• _WRITTEN TASK_:
Take all the material and copy it exactly.

··········

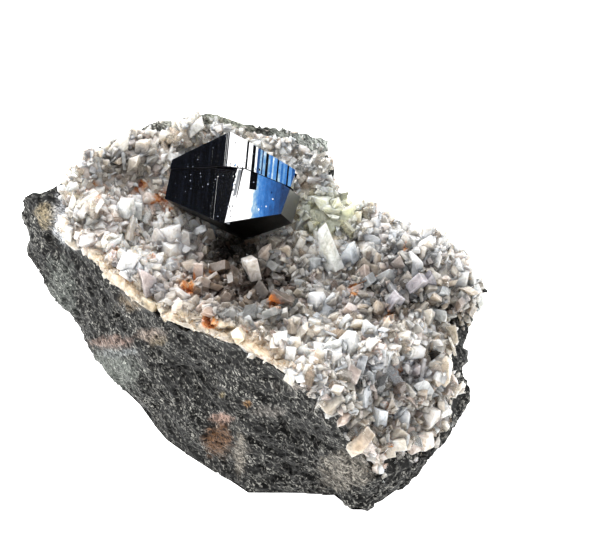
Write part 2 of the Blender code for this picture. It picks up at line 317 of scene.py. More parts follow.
def gneissMaterial():
    # fine biotite gneiss, broken: matt, with dark mica and pale quartz grains of 0.2 to 0.4 mm
    material, tree, shader = newMaterial("broken biotite gneiss")
    place = addNode(tree, "TexCoord")
    turn = block["leaf"].to_track_quat("Z", "Y").to_euler()
    along = addNode(tree, "Mapping", {
        "vector_type": "TEXTURE", "Rotation": tuple(turn), "Scale": (1, 1, block["grainFlatness"]),
    }, {"Vector": place.outputs["Object"]})
    grains = addNode(tree, "TexVoronoi", {"Scale": perMetre(block["grainSize"])}, {"Vector": along})
    speckle = addNode(tree, "TexNoise", {
        "Scale": perMetre(block["speckleSize"]), "Detail": 5.0, "Roughness": 0.75,
    }, {"Vector": along})
    grey = addNode(tree, "Mix", {"data_type": "FLOAT", 0: 0.5}, {
        2: grains.outputs["Color"], 3: speckle,
    })
    levels = addNode(tree, "ValToRGB", {
        "stops": [(position, rgba(colour)) for position, colour in block["grains"]],
    }, {"Fac": grey})
    bands = addNode(tree, "TexNoise", {
        "Scale": perMetre(block["bandSize"]), "Detail": 7.0, "Roughness": 0.72,
    }, {"Vector": along})
    bandLevel = addNode(tree, "MapRange", {
        "From Min": 0.36, "From Max": 0.66, "To Min": 0.1, "To Max": 1.0,
    }, {"Value": bands})
    shaded = addNode(tree, "Mix", multiplied, {6: levels, 7: bandLevel})
    tint = addNode(tree, "VertexColor", {"layer_name": "tint"})
    mottle = addNode(tree, "MapRange", {
        "From Min": 0.34, "From Max": 0.72, "To Min": 0.12, "To Max": 1.35,
    }, {"Value": grey})
    patched = addNode(tree, "Mix", multiplied, {6: tint, 7: mottle})
    whole = addNode(tree, "Mix", {"data_type": "RGBA"}, {
        0: tint.outputs["Alpha"], 6: shaded.outputs[2], 7: patched.outputs[2],
    })
    bump = addNode(tree, "Bump", {"Strength": 0.6, "Distance": 0.2 * mm}, {
        "Height": grains.outputs["Color"],
    })
    setNode(shader, {"Roughness": 0.68, "IOR": 1.55, "Specular IOR Level": 0.3}, {
        "Base Color": whole.outputs[2], "Normal": bump,
    })
    return material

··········

• _EXPECTED ANSWER_:
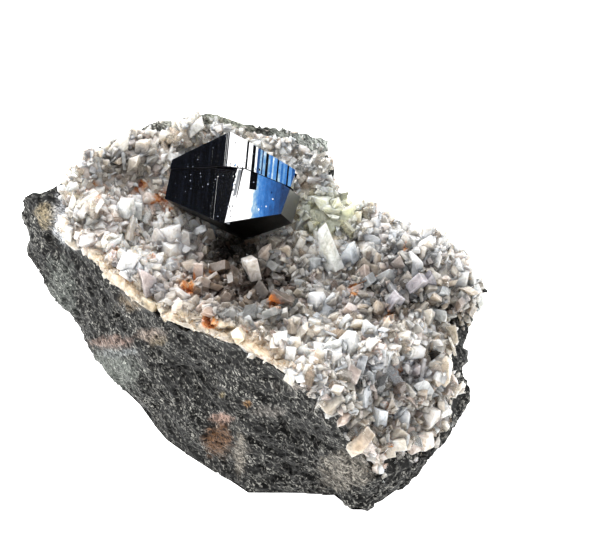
Write part 2 of the Blender code for this picture. It picks up at line 317 of scene.py. More parts follow.
def gneissMaterial():
    # fine biotite gneiss, broken: matt, with dark mica and pale quartz grains of 0.2 to 0.4 mm
    material, tree, shader = newMaterial("broken biotite gneiss")
    place = addNode(tree, "TexCoord")
    turn = block["leaf"].to_track_quat("Z", "Y").to_euler()
    along = addNode(tree, "Mapping", {
        "vector_type": "TEXTURE", "Rotation": tuple(turn), "Scale": (1, 1, block["grainFlatness"]),
    }, {"Vector": place.outputs["Object"]})
    grains = addNode(tree, "TexVoronoi", {"Scale": perMetre(block["grainSize"])}, {"Vector": along})
    speckle = addNode(tree, "TexNoise", {
        "Scale": perMetre(block["speckleSize"]), "Detail": 5.0, "Roughness": 0.75,
    }, {"Vector": along})
    grey = addNode(tree, "Mix", {"data_type": "FLOAT", 0: 0.5}, {
        2: grains.outputs["Color"], 3: speckle,
    })
    levels = addNode(tree, "ValToRGB", {
        "stops": [(position, rgba(colour)) for position, colour in block["grains"]],
    }, {"Fac": grey})
    bands = addNode(tree, "TexNoise", {
        "Scale": perMetre(block["bandSize"]), "Detail": 7.0, "Roughness": 0.72,
    }, {"Vector": along})
    bandLevel = addNode(tree, "MapRange", {
        "From Min": 0.36, "From Max": 0.66, "To Min": 0.1, "To Max": 1.0,
    }, {"Value": bands})
    shaded = addNode(tree, "Mix", multiplied, {6: levels, 7: bandLevel})
    tint = addNode(tree, "VertexColor", {"layer_name": "tint"})
    mottle = addNode(tree, "MapRange", {
        "From Min": 0.34, "From Max": 0.72, "To Min": 0.12, "To Max": 1.35,
    }, {"Value": grey})
    patched = addNode(tree, "Mix", multiplied, {6: tint, 7: mottle})
    whole = addNode(tree, "Mix", {"data_type": "RGBA"}, {
        0: tint.outputs["Alpha"], 6: shaded.outputs[2], 7: patched.outputs[2],
    })
    bump = addNode(tree, "Bump", {"Strength": 0.6, "Distance": 0.2 * mm}, {
        "Height": grains.outputs["Color"],
    })
    setNode(shader, {"Roughness": 0.68, "IOR": 1.55, "Specular IOR Level": 0.3}, {
        "Base Color": whole.outputs[2], "Normal": bump,
    })
    return material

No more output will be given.